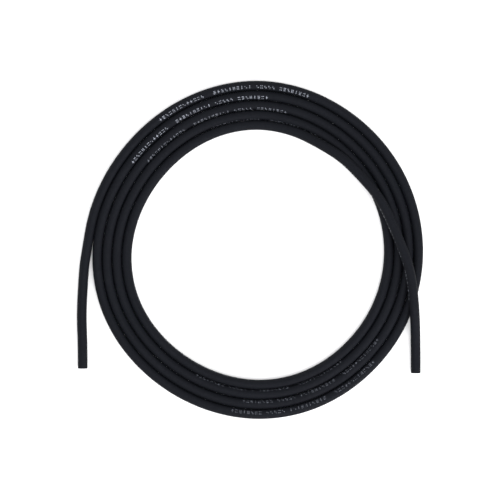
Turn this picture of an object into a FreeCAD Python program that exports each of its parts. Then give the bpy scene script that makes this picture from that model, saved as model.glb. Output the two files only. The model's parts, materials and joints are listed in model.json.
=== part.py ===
"""Instrument cable: one screened cable with plain cut ends, lying in a flat coil.

Frame: +Z up, the cable lies on the plane z = 0, the origin is the bottom centre of its box.
The route runs from the first cut end at the left, up the left side, clockwise round the coil
from the outermost turn to the innermost, over the other turns at the right, and down to the
second cut end. Every layer of the cable follows that one route. Millimetres and degrees.
"""
import FreeCAD, Part
import math
import os
import Sketcher

Vector = FreeCAD.Vector

# The driving dimensions: alias, value, meaning.
SIZES = (
    ("jacket_outer", 6.6, "outside diameter of the cable"),
    ("jacket_bore", 4.2, "bore of the jacket"),
    ("screen_outer", 4.1, "outside diameter of the served copper screen"),
    ("screen_bore", 3.6, "bore of the screen"),
    ("static_outer", 3.5, "outside diameter of the conductive plastic layer"),
    ("static_bore", 3.0, "bore of the conductive plastic layer"),
    ("insulation_outer", 2.9, "outside diameter of the core insulation"),
    ("insulation_bore", 1.02, "bore of the core insulation"),
    ("wire_diameter", 0.18, "one strand of the core"),
    ("wire_spacing", 0.20, "centre to centre of neighbouring strands"),
    ("coil_x", 5.9, "centre of the coil"),
    ("coil_y", -3.3, "centre of the coil"),
    ("coil_radius", 114.6, "mean radius of the outermost turn, at the cable's centre"),
    ("pitch", 6.65, "from one turn to the next"),
    ("points_per_turn", 24, "points of the route in one turn"),
    ("first_end_x", -113.2, "the first cut end"),
    ("first_end_y", -80.2, "the first cut end"),
    ("crossing_height", 10.15, "height of the centre line where it passes over the turns"),
)

# The turns aren't quite round: each row is a number of lobes, the radius that they add, and
# where one of them is highest, counter-clockwise from +X.
LOBES = ((2, 1.0, 20.0), (4, 0.8, 10.0))

# Angles along the winding, clockwise from +Y. Each lap moves in by one pitch between these two.
STEP_START = -3.0
STEP_END = 76.0
COIL_START = -75.0
COIL_END = 4 * 360 + 15

# The turns are pushed in a little where the second tail crosses them: the bearing of the middle
# of that stretch, counter-clockwise from +X, its reach to each side, and how far in it goes.
PUSHED_BEARING = 3.0
PUSHED_REACH = 42.0
PUSHED_DEPTH = 1.6

# Core strands: how many lie in each ring round the middle one.
RINGS = (1, 6, 12)

ARC_SHARE = 0.45  # an arc's tangent length as a share of the shorter run beside it
SMALLEST_BEND = 5.0  # in cable diameters
VOLUME_TOLERANCE = 0.005  # a strand off the middle line runs a little longer or shorter


def make_sheet(doc):
    """Put the driving dimensions in a spreadsheet, with an alias for each."""
    sheet = doc.addObject("Spreadsheet::Sheet", "sizes")
    for row, (alias, value, meaning) in enumerate(SIZES, start=1):
        sheet.set(f"A{row}", meaning)
        sheet.set(f"B{row}", str(value))
        sheet.setAlias(f"B{row}", alias)
    doc.recompute()
    return sheet


# ---------------------------------------------------------------- the route


def pushed_in(bearing):
    """How far in the turns lie at a bearing because they are pushed in beside the crossing."""
    beside = math.remainder(bearing - PUSHED_BEARING, 360) / PUSHED_REACH
    if abs(beside) >= 1:
        return 0.0
    return PUSHED_DEPTH * math.cos(math.radians(90 * beside)) ** 2


def turn_radius(sheet, angle):
    """Radius of the winding's centre line at an angle along it."""
    lap = math.floor((angle - STEP_START) / 360)
    share = min((angle - STEP_START - 360 * lap) / (STEP_END - STEP_START), 1)
    moved_in = lap + share * share * (3 - 2 * share)
    bearing = 90 - angle
    lobes = sum(depth * math.cos(math.radians(count * (bearing - high))) for count, depth, high in LOBES)
    return sheet.coil_radius - moved_in * sheet.pitch + lobes - pushed_in(bearing)


def coil_points(sheet):
    """Corners of the polygon that touches the winding's centre line from outside."""
    step = 360 / sheet.points_per_turn
    outward = 1 / math.cos(math.radians(step / 2))
    points = []
    for number in range(round((COIL_END - COIL_START) / step) + 1):
        angle = COIL_START + number * step
        reach = turn_radius(sheet, angle) * outward
        bearing = math.radians(90 - angle)
        points.append(Vector(
            sheet.coil_x + reach * math.cos(bearing),
            sheet.coil_y + reach * math.sin(bearing),
            sheet.jacket_outer / 2,
        ))
    return points


def route_points(sheet):
    """All points of the route: the first tail, the coil, then the crossing and the second tail."""
    floor = sheet.jacket_outer / 2
    top = sheet.crossing_height
    first_tail = [
        Vector(sheet.first_end_x, sheet.first_end_y, floor),
        Vector(sheet.first_end_x, -63.0, floor),
        Vector(-114.1, -43.9, floor),
        Vector(-112.5, -14.0, floor),
        Vector(-111.2, -4.4, floor),
    ]
    second_tail = [
        Vector(46.9, 71.7, floor + 3.4),
        Vector(62.5, 61.9, top - 1.0),
        Vector(75.3, 48.8, top),
        Vector(88.2, 33.8, top),
        Vector(98.4, 11.2, top),
        Vector(107.8, -12.9, top),
        Vector(110.6, -38.9, top + 0.3),
        Vector(111.9, -61.6, floor),
        Vector(111.9, -83.3, floor),
    ]
    return first_tail + coil_points(sheet) + second_tail


def route_wire(points):
    """Straight runs joined by tangent arcs. Returns the wire and the arcs' radii."""
    edges = []
    radii = []
    reached = points[0]
    for before, corner, after in zip(points, points[1:], points[2:]):
        arriving = (corner - before).normalize()
        leaving = (after - corner).normalize()
        half_turn = arriving.getAngle(leaving) / 2
        tangent = ARC_SHARE * min(corner.distanceToPoint(before), corner.distanceToPoint(after))
        radius = tangent / math.tan(half_turn)
        arc_start = corner - arriving * tangent
        arc_end = corner + leaving * tangent
        inward = (leaving - arriving).normalize()
        middle = corner + inward * (radius / math.cos(half_turn) - radius)
        edges.append(Part.LineSegment(reached, arc_start).toShape())
        edges.append(Part.Arc(arc_start, middle, arc_end).toShape())
        radii.append(radius)
        reached = arc_end
    edges.append(Part.LineSegment(reached, points[-1]).toShape())
    return Part.Wire(edges), radii


def make_route(doc, sheet):
    """The cable's centre line as an object of the document, which every pipe follows."""
    wire, radii = route_wire(route_points(sheet))
    route = doc.addObject("Part::Feature", "route")
    route.Shape = wire
    print("arc radii along the route, mm:", " ".join(f"{radius:.0f}" for radius in radii))
    print(f"smallest {min(radii):.1f} mm, route length {wire.Length:.1f} mm")
    if min(radii) < SMALLEST_BEND * sheet.jacket_outer:
        raise ValueError("the route bends too tightly")
    return route


# ---------------------------------------------------------------- the layers


def add_section(body, across="0", up="0"):
    """An empty sketch at the first cut end, square to the route, moved by two expressions."""
    sketch = body.newObject("Sketcher::SketchObject", body.Name + "_section")
    plane = next(item for item in body.Origin.OriginFeatures if item.Role == "XZ_Plane")
    sketch.AttachmentSupport = [(plane, "")]
    sketch.MapMode = "FlatFace"
    sketch.setExpression("AttachmentOffset.Base.x", f"sizes.first_end_x + ({across})")
    sketch.setExpression("AttachmentOffset.Base.y", f"sizes.jacket_outer / 2 + ({up})")
    sketch.setExpression("AttachmentOffset.Base.z", "-sizes.first_end_y")
    return sketch


def add_circle(sketch, diameter):
    """A circle at the sketch's origin, as wide as an expression says."""
    circle = sketch.addGeometry(Part.Circle(Vector(), Vector(0, 0, 1), 1.0), False)
    sketch.addConstraint(Sketcher.Constraint("Coincident", circle, 3, -1, 1))
    size = sketch.addConstraint(Sketcher.Constraint("Diameter", circle, 2.0))
    sketch.setExpression(f"Constraints[{size}]", diameter)


def add_pipe(body, sketch, route):
    """Carry the section along the whole route."""
    pipe = body.newObject("PartDesign::AdditivePipe", body.Name + "_pipe")
    pipe.Profile = sketch
    pipe.Spine = (route, [f"Edge{number}" for number in range(1, len(route.Shape.Edges) + 1)])


def make_layer(doc, route, name, outer, bore):
    """A tubular layer of the cable."""
    body = doc.addObject("PartDesign::Body", name)
    sketch = add_section(body)
    add_circle(sketch, outer)
    add_circle(sketch, bore)
    add_pipe(body, sketch, route)
    return body


def make_strand(doc, route, number, ring, turn):
    """One round wire of the core, in its place in the bundle."""
    body = doc.addObject("PartDesign::Body", f"core_strand_{number:02d}")
    reach = f"{ring} * sizes.wire_spacing"
    sketch = add_section(body, f"{reach} * cos({turn} deg)", f"{reach} * sin({turn} deg)")
    add_circle(sketch, "sizes.wire_diameter")
    add_pipe(body, sketch, route)
    return body


def make_core(doc, route):
    """The stranded core: one wire in the middle and two rings round it."""
    strands = []
    for ring, count in enumerate(RINGS):
        for place in range(count):
            strands.append(make_strand(doc, route, len(strands) + 1, ring, 360 * place / count))
    return strands


# ---------------------------------------------------------------- checks and files


def check_objects(doc):
    for item in doc.Objects:
        if "Invalid" in item.State or "Error" in item.State:
            raise ValueError(f"{item.Name} failed: {item.State}")


def check_piece(body, section, length):
    """A piece is one valid solid with the volume of its section carried along the route."""
    shape = body.Shape
    if shape.isNull() or not shape.isValid() or len(shape.Solids) != 1:
        raise ValueError(f"{body.Label} isn't one valid solid")
    expected = section * length
    print(f"{body.Label}: {shape.Volume:.1f} mm3, section x length {expected:.1f} mm3")
    if abs(shape.Volume / expected - 1) > VOLUME_TOLERANCE:
        raise ValueError(f"{body.Label} has the wrong volume")


def ring_area(outer, bore=0.0):
    return math.pi * (outer ** 2 - bore ** 2) / 4


def main():
    doc = FreeCAD.newDocument("instrument_cable")
    sheet = make_sheet(doc)
    route = make_route(doc, sheet)
    jacket = make_layer(doc, route, "jacket", "sizes.jacket_outer", "sizes.jacket_bore")
    screen = make_layer(doc, route, "copper_screen", "sizes.screen_outer", "sizes.screen_bore")
    static = make_layer(doc, route, "conductive_layer", "sizes.static_outer", "sizes.static_bore")
    insulation = make_layer(
        doc, route, "core_insulation", "sizes.insulation_outer", "sizes.insulation_bore"
    )
    strands = make_core(doc, route)
    doc.recompute()
    check_objects(doc)

    length = route.Shape.Length
    check_piece(jacket, ring_area(sheet.jacket_outer, sheet.jacket_bore), length)
    check_piece(screen, ring_area(sheet.screen_outer, sheet.screen_bore), length)
    check_piece(static, ring_area(sheet.static_outer, sheet.static_bore), length)
    check_piece(insulation, ring_area(sheet.insulation_outer, sheet.insulation_bore), length)
    for strand in strands:
        check_piece(strand, ring_area(sheet.wire_diameter), length)

    os.makedirs("parts", exist_ok=True)
    for body in [jacket, screen, static, insulation] + strands:
        body.Shape.exportStep(f"parts/{body.Label}.step")
    box = jacket.Shape.optimalBoundingBox(False)
    print(f"box from {box.XMin:.2f} {box.YMin:.2f} {box.ZMin:.2f}")
    print(f"box to {box.XMax:.2f} {box.YMax:.2f} {box.ZMax:.2f}")


main()
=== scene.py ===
"""Looks of the instrument cable: jacket, screen, conductive layer, insulation and core strands,
all laid along one smooth route, with plain printed marks on the jacket. Lengths are metres.

The route's points are those of part.py. Every layer is a tube built round the smooth line that
Blender draws through them, so the layers nest at the cut ends as they do along the coil.
"""
import json
import math
import random

import bpy
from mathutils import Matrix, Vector


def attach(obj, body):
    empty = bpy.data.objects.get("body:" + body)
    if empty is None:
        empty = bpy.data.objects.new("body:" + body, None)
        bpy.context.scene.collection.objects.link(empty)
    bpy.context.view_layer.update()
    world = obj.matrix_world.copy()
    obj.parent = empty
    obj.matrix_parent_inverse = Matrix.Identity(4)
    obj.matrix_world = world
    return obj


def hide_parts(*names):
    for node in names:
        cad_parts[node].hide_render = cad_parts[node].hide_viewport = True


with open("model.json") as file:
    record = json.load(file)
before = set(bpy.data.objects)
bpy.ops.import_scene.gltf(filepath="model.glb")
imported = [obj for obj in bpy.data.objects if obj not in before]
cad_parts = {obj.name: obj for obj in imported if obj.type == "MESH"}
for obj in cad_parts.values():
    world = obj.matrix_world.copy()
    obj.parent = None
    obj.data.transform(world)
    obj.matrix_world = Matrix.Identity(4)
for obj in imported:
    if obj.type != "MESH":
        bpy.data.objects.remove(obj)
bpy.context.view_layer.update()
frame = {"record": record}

MM = 0.001
UP = Vector((0, 0, 1))

# ---------------------------------------------------------------- sizes

mounts = {mount["name"]: mount for mount in frame["record"]["mounts"]}
JACKET_RADIUS = mounts["first_end"]["dims"]["r_mm"] * MM
JACKET_BORE = 2.10 * MM
SCREEN_RADIUS = 2.05 * MM
SCREEN_BORE = 1.80 * MM
STATIC_RADIUS = 1.75 * MM
STATIC_BORE = 1.50 * MM
INSULATION_RADIUS = 1.45 * MM
INSULATION_BORE = 0.51 * MM
STRAND_RADIUS = 0.09 * MM
STRAND_SPACING = 0.20 * MM
STRAND_LAY = 25.0 * MM
STRAND_UNEVEN = 0.06 * MM
CORE_RINGS = (1, 6, 12)

# Sides of the tubes, and the rounding of their edges at the cuts.
JACKET_SIDES = 36
LAYER_SIDES = 24
WIRE_SIDES = 8
JACKET_EDGE = 0.18 * MM
SCREEN_EDGE = 0.05 * MM
STATIC_EDGE = 0.03 * MM
INSULATION_EDGE = 0.06 * MM
STRAND_EDGE = 0.02 * MM
POINTS_BETWEEN_CORNERS = 9
SHARP_ANGLE = 38.0

# ---------------------------------------------------------------- the route, as in part.py

COIL_CENTRE = Vector((5.9, -3.3, 0)) * MM
COIL_RADIUS = 114.6 * MM
PITCH = 6.65 * MM
POINTS_PER_TURN = 24
LOBES = ((2, 1.0 * MM, 20.0), (4, 0.8 * MM, 10.0))
STEP_START = -3.0
STEP_END = 76.0
COIL_START = -75.0
COIL_END = 4 * 360 + 15
PUSHED_BEARING = 3.0
PUSHED_REACH = 42.0
PUSHED_DEPTH = 1.6 * MM

# The tails' points are in millimetres.
FLOOR = JACKET_RADIUS / MM
TOP = 10.15
FIRST_TAIL = (
    (-113.2, -80.2, FLOOR),
    (-113.2, -63.0, FLOOR),
    (-114.1, -43.9, FLOOR),
    (-112.5, -14.0, FLOOR),
    (-111.2, -4.4, FLOOR),
)
SECOND_TAIL = (
    (46.9, 71.7, FLOOR + 3.4),
    (62.5, 61.9, TOP - 1.0),
    (75.3, 48.8, TOP),
    (88.2, 33.8, TOP),
    (98.4, 11.2, TOP),
    (107.8, -12.9, TOP),
    (110.6, -38.9, TOP + 0.3),
    (111.9, -61.6, FLOOR),
    (111.9, -83.3, FLOOR),
)


def pushed_in(bearing):
    """How far in the turns lie at a bearing because they are pushed in beside the crossing."""
    beside = math.remainder(bearing - PUSHED_BEARING, 360) / PUSHED_REACH
    if abs(beside) >= 1:
        return 0.0
    return PUSHED_DEPTH * math.cos(math.radians(90 * beside)) ** 2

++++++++

TO BE DONE: The lines to transcribe begin at the line with "length = route.Shape.Length" and end at the line with "obj.parent = empty"; copy them exactly, both ends included.

TASK SOLUTION:
    length = route.Shape.Length
    check_piece(jacket, ring_area(sheet.jacket_outer, sheet.jacket_bore), length)
    check_piece(screen, ring_area(sheet.screen_outer, sheet.screen_bore), length)
    check_piece(static, ring_area(sheet.static_outer, sheet.static_bore), length)
    check_piece(insulation, ring_area(sheet.insulation_outer, sheet.insulation_bore), length)
    for strand in strands:
        check_piece(strand, ring_area(sheet.wire_diameter), length)

    os.makedirs("parts", exist_ok=True)
    for body in [jacket, screen, static, insulation] + strands:
        body.Shape.exportStep(f"parts/{body.Label}.step")
    box = jacket.Shape.optimalBoundingBox(False)
    print(f"box from {box.XMin:.2f} {box.YMin:.2f} {box.ZMin:.2f}")
    print(f"box to {box.XMax:.2f} {box.YMax:.2f} {box.ZMax:.2f}")


main()
=== scene.py ===
"""Looks of the instrument cable: jacket, screen, conductive layer, insulation and core strands,
all laid along one smooth route, with plain printed marks on the jacket. Lengths are metres.

The route's points are those of part.py. Every layer is a tube built round the smooth line that
Blender draws through them, so the layers nest at the cut ends as they do along the coil.
"""
import json
import math
import random

import bpy
from mathutils import Matrix, Vector


def attach(obj, body):
    empty = bpy.data.objects.get("body:" + body)
    if empty is None:
        empty = bpy.data.objects.new("body:" + body, None)
        bpy.context.scene.collection.objects.link(empty)
    bpy.context.view_layer.update()
    world = obj.matrix_world.copy()
    obj.parent = empty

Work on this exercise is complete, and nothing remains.